___ DATA SEGMENT
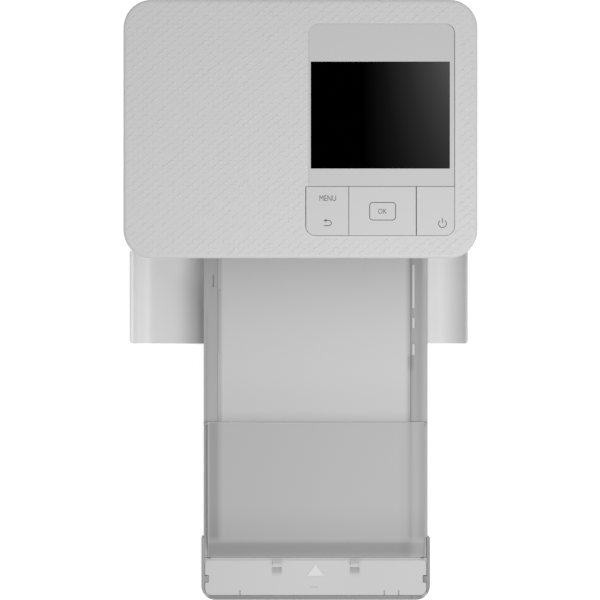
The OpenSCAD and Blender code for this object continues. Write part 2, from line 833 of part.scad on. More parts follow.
// Spool with end journals and a wound film of radius r.
module spool(at, r, x0) {
  rod_x(at, x0, 62.4, shaft_r);
  rod_x(at, -44.2, 60.2, 3.4);
  rod_x(at, -41, 57, r);
}

module supply_spool() { color([0.75, 0.45, 0.2]) spool(supply_at, 6.3, -46.4); }

module takeup_spool() {
  color([0.3, 0.3, 0.55]) difference() {
    spool(takeup_at, 5.2, -44);
    rod_x(takeup_at, -45, -41.9, shaft_r + 0.02);
  }
}

// Film from the supply tube, under the head and up to the take-up tube, as [y, z] points.
film = [[83.6, 36.2], [74.4, 32.25], [60.6, 32.25], [51, 42.2]];

module ink_ribbon() {
  upper = [for (i = [3:-1:0]) film[i] + [i == 3 ? 0.16 : 0, 0.12]];
  color([0.5, 0.42, 0.12]) rotate([90, 0, 90]) translate([0, 0, head_x0])
    linear_extrude(head_x1 - head_x0) polygon(concat([for (p = film) p - [0, 0.06]], upper));
}

// ---------------------------------------------------------------- boards, ports and fan

module main_board() {
  color([0.12, 0.36, 0.22]) {
    difference() {
      box([-50, 36, 6.2], [64, 102, 7.8]);
      for (x = [-46, 60], y = [40, 98]) translate([x, y, 0]) cylinder(h = 20, r = 1.5);
    }
    box([-8, 52, 7.7], [8, 68, 9.6]);
    box([20, 54, 7.7], [31, 62, 9]);
    box([-34, 58, 7.7], [-22, 66, 9.2]);
    for (x = [-36, -25, -14]) translate([x, 88, 7.7]) cylinder(h = 9, r = 3.6);
    for (x = [4, 18]) rblock([x, 84], [x + 11, 95], 2, 7.7, 12);
    for (x = [40, 52]) box([x, 42, 7.7], [x + 9, 46, 12]);
    for (x = [-46, 60], y = [40, 98]) translate([x, y, 0]) difference() {
      translate([0, 0, floor_z + 0.05]) cylinder(h = 2.2, r = 3);
      cylinder(h = 20, r = 1.5);
    }
  }
}

// Open-fronted socket shell on the right wall, with a tongue inside.
module wall_socket(x0, y0, y1, z0, z1, t) {
  difference() {
    box([x0, y0, z0], [inner_w - 0.1, y1, z1]);
    box([x0 + t, y0 + t, z0 + t], [half_w, y1 - t, z1 - t]);
  }
}

module card_slot() {
  color(steel) {
    wall_socket(72.8, 15.8, 20.7, 13.2, 40.8, 0.8);
    box([73, 17.2, 15], [77, 17.9, 39]);
  }
}

module usb_port() {
  color(steel) {
    wall_socket(75, 112.6, 118.8, 12.1, 25.9, 0.5);
    box([75.2, 116, 13.4], [87, 117.6, 24.6]);
  }
}

module power_jack() {
  color(dark) difference() {
    box([57, 119, 9], [67, body_d - wall - 1.7, 19]);
    rod_y([62, 14], 121, body_d + 1, 2.75);
  }
  color(steel) rod_y([62, 14], 120, 129, 0.85);
}

fan_at = [-62, 22];

module fan_housing() {
  color(dark) {
    difference() {
      box([fan_at[0] - 14, 114, fan_at[1] - 14], [fan_at[0] + 14, 124, fan_at[1] + 14]);
      rod_y(fan_at, 113, 125, 12.8);
      for (sx = [-1, 1], sz = [-1, 1]) rod_y([fan_at[0] + 12 * sx, fan_at[1] + 12 * sz], 113, 125, 1.1);
    }
    for (a = [45, 165, 285]) translate([fan_at[0], 114, fan_at[1]]) rotate([-90, 0, 0]) rotate(a)
      box([3, -0.8, 0], [13.2, 0.8, 1.4]);
    rod_y(fan_at, 114, 115.4, 5);
    rod_y(fan_at, 115, 120, 1);
    for (x = [fan_at[0] - 10, fan_at[0] + 10])
      box([x - 1.6, 115, floor_z + 0.05], [x + 1.6, 123, fan_at[1] - 13.9]);
  }
}

module fan_rotor() {
  color(smoke) difference() {
    union() {
      rod_y(fan_at, 116, 123.4, 5.4);
      for (i = [0:6]) translate([fan_at[0], 119.7, fan_at[1]]) rotate([0, 360 * i / 7, 0])
        rotate([38, 0, 0]) box([4.8, -4.2, -0.45], [11.8, 4.2, 0.45]);
    }
    rod_y(fan_at, 115, 120.4, 1 + run_gap);
  }
}

// ---------------------------------------------------------------- cassette

head_x = [tray_x - head_w / 2, tray_x + head_w / 2];
ring_t = 1.7;
ring_front = 2.2;
ring_r = 7.3;
ring_in_r = 3.5;
ring_z = 29.5;
plate_z = 27.9;
hook_x = 20.25;
hook_y = -160.3;
lid_x0 = tray_x0 + 2;
lid_x1 = tray_x1 - 1.9;
lid_posts = [[tray_x0 + 0.3, lid_x0 - 0.1], [lid_x1 + 0.1, tray_x1 - 0.3]];
inner_t = 1.4;
lift_at = [-138, 12];
lift_x = [-40.2, 54.4];

// Inside of the cassette's head, seen from above, pulled in by an inset.
module head_inside(y1, inset = 0) {
  edge = ring_t + inset;
  rrect([head_x[0] + edge, ring_front + inset - tray_out], [head_x[1] - edge, y1], ring_in_r - inset);
}

module cassette_tray() {
  color(smoke) {
    difference() {
      union() {
        box([tray_x0, head_y - 1, tray_z], [tray_x1, tray_in, tray_low_z]);
        rblock([tray_x0, head_y - 4], [tray_x1, 2], 1.5, tray_low_z - 1, tray_rim_z);
        rblock([head_x[0], -tray_out], [head_x[1], head_y + 7.5], ring_r, tray_z, ring_z);
      }
      box([head_x[0] - 1, head_y, tray_z - 1], [tray_x0, head_y + 8, ring_z + 1]);
      box([tray_x1, head_y, tray_z - 1], [head_x[1] + 1, head_y + 8, ring_z + 1]);
      box([head_x[0] - 1, head_y, tray_rim_z], [head_x[1] + 1, head_y + 8, ring_z + 1]);
      box([well_x0, head_y + 2, tray_z + tray_floor], [well_x1, tray_in - 1.8, 40]);
      for (x = [[tray_x0 + 1.8, well_x0 - 1.4], [well_x1 + 1.4, tray_x1 - 1.8]])
        box([x[0], head_y + 2, tray_z + tray_floor], [x[1], tray_in - 1.8, tray_rim_z - flange_t]);
      translate([0, 0, tray_z + tray_floor]) linear_extrude(40) head_inside(pocket_y - 1.6);
      translate([0, 0, plate_z]) linear_extrude(10) head_inside(pocket_y);
      box([lid_x0 - 0.12, pocket_y, 24.2], [lid_x1 + 0.12, head_y, 40]);
      box([head_x[0] + ring_t, pocket_y, tray_rim_z], [head_x[1] - ring_t, head_y, 40]);
      box([-45.8, -14.5, 27.1], [-45.1, -8.4, 40]);
      rod_x(inner_axis, well_x0 - 3, well_x1 + 3, lid_pin_r + run_gap);
      rod_x(lift_at, well_x0 - 3, well_x1 + 3, lid_pin_r + run_gap);
    }
    for (x = lid_posts) difference() {
      union() {
        rod_x(lid_axis, x[0], x[1], lid_edge_r);
        box([x[0], lid_axis[0] - lid_edge_r, tray_rim_z - 0.1],
            [x[1], lid_axis[0] + lid_edge_r, lid_axis[1]]);
      }
      rod_x(lid_axis, x[0] - 1, x[1] + 1, small_pin_r + run_gap);
    }
    box([well_x0 - 0.1, -87.9, 24.2], [well_x1 + 0.1, inner_axis[0] - 2.1, tray_rim_z - 0.1]);
    for (y = [[-25.6, -3], [-36, -30.6], [-50, -44.4]])
      box([well_x1 + 0.7, y[0], tray_rim_z - 0.1], [well_x1 + 2, y[1], tray_rim_z + 0.5]);
    for (x = [head_x[0] + ring_t - 0.1, head_x[1] - ring_t - 1.9])
      box([x, -168.2, 11], [x + 2, -164.9, ring_z]);
    for (x = [-30, 46], y = [-172, -158]) box([x - 1, y - 1, 10.9], [x + 1, y + 1, plate_z]);
  }
}

module cassette_front_plate() {
  color(pale) {
    difference() {
      translate([0, 0, plate_z]) linear_extrude(1.2) head_inside(pocket_y + 0.15, 0.15);
      for (x = [head_x[0] + ring_t - 1, head_x[1] - ring_t - 2])
        box([x, -168.4, 20], [x + 3, -164.7, 40]);
      for (x = [-31.6, 43.5, 51]) box([x - 0.3, -176, 28.3], [x + 0.3, -172.6, 40]);
      for (s = [-1, 1]) translate([tray_x + s * hook_x - 2.3, hook_y, plate_z]) rotate([90, 0, 90])
        linear_extrude(4.6) polygon([[0, 0.3], [-3.6, 1.3], [0, 1.3]]);
      // low bevel along the rear edge
      translate([head_x[0], pocket_y, plate_z]) rotate([90, 0, 90])
        linear_extrude(head_w) polygon([[-1.4, 1.21], [0.5, 0.5], [0.5, 1.4]]);
    }
    for (s = [-1, 1]) translate([tray_x + s * hook_x - 2.25, hook_y, plate_z]) rotate([90, 0, 90])
      linear_extrude(4.5) polygon([[0, 0.5], [3.4, 0.5], [4.4, 0.8], [1.6, 2.1], [0, 1]]);
    translate([tray_x, -165, plate_z + 1.1]) linear_extrude(0.3)
      polygon([[-4.5, 0], [4.2, 0], [-0.1, 6.1]]);
    box([tray_x - 2.6, -171, plate_z + 1.1], [tray_x + 0.9, -170.6, plate_z + 1.4]);
  }
}

module outer_lid() {
  color([0.7, 0.7, 0.7]) difference() {
    union() {
      translate([lid_x0, 0, 0]) rotate([90, 0, 90]) linear_extrude(lid_x1 - lid_x0) polygon([
        [lid_axis[0], lid_z0], [lid_axis[0], lid_z0 + lid_t], [lid_crest_y, lid_z0 + lid_t],
        [pocket_y + 2.6, 28.2], [pocket_y + 0.3, 28], [pocket_y + 0.4, 26.8],
        [lid_crest_y + 0.4, lid_z0]
      ]);
      rod_x(lid_axis, lid_x0, lid_x1, lid_edge_r);
    }
    for (x = [lid_x0 - 1, lid_x1 - 3]) rod_x(lid_axis, x, x + 4, small_pin_r + 0.02);
  }
}

module outer_lid_pins() {
  color(steel) {
    rod_x(lid_axis, lid_posts[0][0] + 0.1, lid_x0 + 2.9, small_pin_r);
    rod_x(lid_axis, lid_x1 - 2.9, lid_posts[1][1] - 0.1, small_pin_r);
  }
}

module inner_lid() {
  x0 = well_x0 + lid_side_gap;
  x1 = well_x1 - lid_side_gap;
  color([0.76, 0.76, 0.76]) difference() {
    union() {
      rod_x(inner_axis, x0, x1, inner_t);
      box([x0, inner_axis[0] - inner_t, inner_axis[1]], [x1, inner_axis[0], inner_axis[1] + inner_t]);
      box([x0, inner_axis[0], inner_axis[1] - 0.2], [x1, 1.2, inner_axis[1] + inner_t]);
      box([x0 + 0.6, -49, inner_axis[1] + inner_t - 0.1],
          [x0 + 1.5, -16, inner_axis[1] + inner_t + 0.2]);
    }
    for (x = [x0 - 1, x1 - 3]) rod_x(inner_axis, x, x + 4, lid_pin_r + 0.02);
  }
}

module inner_lid_pins() {
  color(steel) {
    rod_x(inner_axis, well_x0 - 1.3, well_x0 + 3, lid_pin_r);
    rod_x(inner_axis, well_x1 - 3, well_x1 + 1.3, lid_pin_r);
  }
}

module lift_plate() {
  color(steel) {
    difference() {
      box([lift_x[0], lift_at[0], 11.5], [lift_x[1], tray_in - 2.2, 12.3]);
      for (x = [lift_x[0] + 14, lift_x[1] - 26]) rblock([x, -90], [x + 12, -20], 4, 5, 20);
    }
    rod_x(lift_at, well_x0 - 1.2, well_x1 + 1.2, lid_pin_r);
  }
}

module edge_guides() {
  color(smoke) {
    box([well_x0 + 0.1, -136, tray_z + tray_floor], [well_x0 + 2.4, -4, 23.4]);
    box([well_x1 - 2.4, -136, tray_z + tray_floor], [well_x1 - 0.1, -4, 23.4]);
  }
}

// ---------------------------------------------------------------- whole object

place() bottom_case();
place() top_case();
place() rear_cover();
place() front_fascia();
place() rubber_feet();
place() case_screws();
place() screen_surround();
place() screen_window();
place() display_module();
place() key_board();
place() menu_key();
place() navigation_key();
place() ok_key();
place() power_key();
place() power_lamp();
place() front_door();
place() front_door_pins();
place() ribbon_door();
place() ribbon_door_pins();
place() eject_lever();
place() left_side_plate();
place() right_side_plate();
place() cross_members();
place() chassis_screws();
place() platen_roller();
place() capstan_roller();
place() pinch_roller();
place() pickup_roller();
place() capstan_gear();
place() pickup_gear();
place() idler_gear();
place() idler_post();
place() feed_pinion();
place() feed_motor();
place() ribbon_pinion();
place() ribbon_motor();
place() takeup_gear();
place() head_arm();
place() print_head();
place() heat_sink();
place() head_springs();
place() ribbon_case();
place() supply_spool();
place() takeup_spool();
place() ink_ribbon();
place() main_board();
place() card_slot();
place() usb_port();
place() power_jack();
place() fan_housing();
place() fan_rotor();
place() cassette_tray();
place() cassette_front_plate();
place() outer_lid();
place() outer_lid_pins();
place() inner_lid();
place() inner_lid_pins();
place() lift_plate();
place() edge_guides();
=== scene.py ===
# %% [markdown]
# # A compact photo printer, seen from straight above
# The CAD model already has every part at its true size, so this script only dresses it: it gives each
# part a finish, adds the fine things that CAD leaves out (the raised weave of the lid, the contacts in
# the sockets, the printed legends, the seal around the screen, a few pale marks), and sets up the light
# and the camera.
# Every cell can be run in order in Blender's text editor; most of them print what they made.

# %% Load the frame
import math

import bpy
from mathutils import Matrix, Vector


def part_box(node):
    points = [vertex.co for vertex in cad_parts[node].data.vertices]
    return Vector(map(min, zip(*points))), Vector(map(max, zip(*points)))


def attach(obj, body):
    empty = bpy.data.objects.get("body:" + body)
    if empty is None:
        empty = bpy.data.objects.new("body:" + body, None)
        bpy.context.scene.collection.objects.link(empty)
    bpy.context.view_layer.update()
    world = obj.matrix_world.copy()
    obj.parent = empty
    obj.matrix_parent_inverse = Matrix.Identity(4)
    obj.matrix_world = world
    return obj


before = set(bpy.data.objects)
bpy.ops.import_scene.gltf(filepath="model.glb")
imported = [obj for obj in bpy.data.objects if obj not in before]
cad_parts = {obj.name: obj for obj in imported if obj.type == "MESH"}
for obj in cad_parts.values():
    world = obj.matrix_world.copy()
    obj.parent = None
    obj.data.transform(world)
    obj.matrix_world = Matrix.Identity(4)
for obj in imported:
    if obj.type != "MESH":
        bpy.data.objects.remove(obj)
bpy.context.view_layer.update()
MM = 0.001

# %% [markdown]
# ## Places on the object
# The printer's front face is the zero of most sizes on a drawing of it, so `at` turns a drawing place
# in millimetres into a place in the scene. Reading the face from the CAD box keeps the two together.

# %% Places
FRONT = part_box("top_case")[0].y
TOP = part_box("top_case")[1].z


def at(x, y, z=0.0):
    """A drawing place in millimetres (y from the printer's front face) as a scene place in metres."""
    return Vector((x * MM, FRONT + y * MM, z * MM))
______
# SET EXERCISE:
Reproduce exactly, and only, the lines from the one that contains "place() outer_lid_pins();" down to the one that contains "# Every cell", both ends included.

# TASK RESPONSE:
place() outer_lid_pins();
place() inner_lid();
place() inner_lid_pins();
place() lift_plate();
place() edge_guides();
=== scene.py ===
# %% [markdown]
# # A compact photo printer, seen from straight above
# The CAD model already has every part at its true size, so this script only dresses it: it gives each
# part a finish, adds the fine things that CAD leaves out (the raised weave of the lid, the contacts in
# the sockets, the printed legends, the seal around the screen, a few pale marks), and sets up the light
# and the camera.
# Every cell can be run in order in Blender's text editor; most of them print what they made.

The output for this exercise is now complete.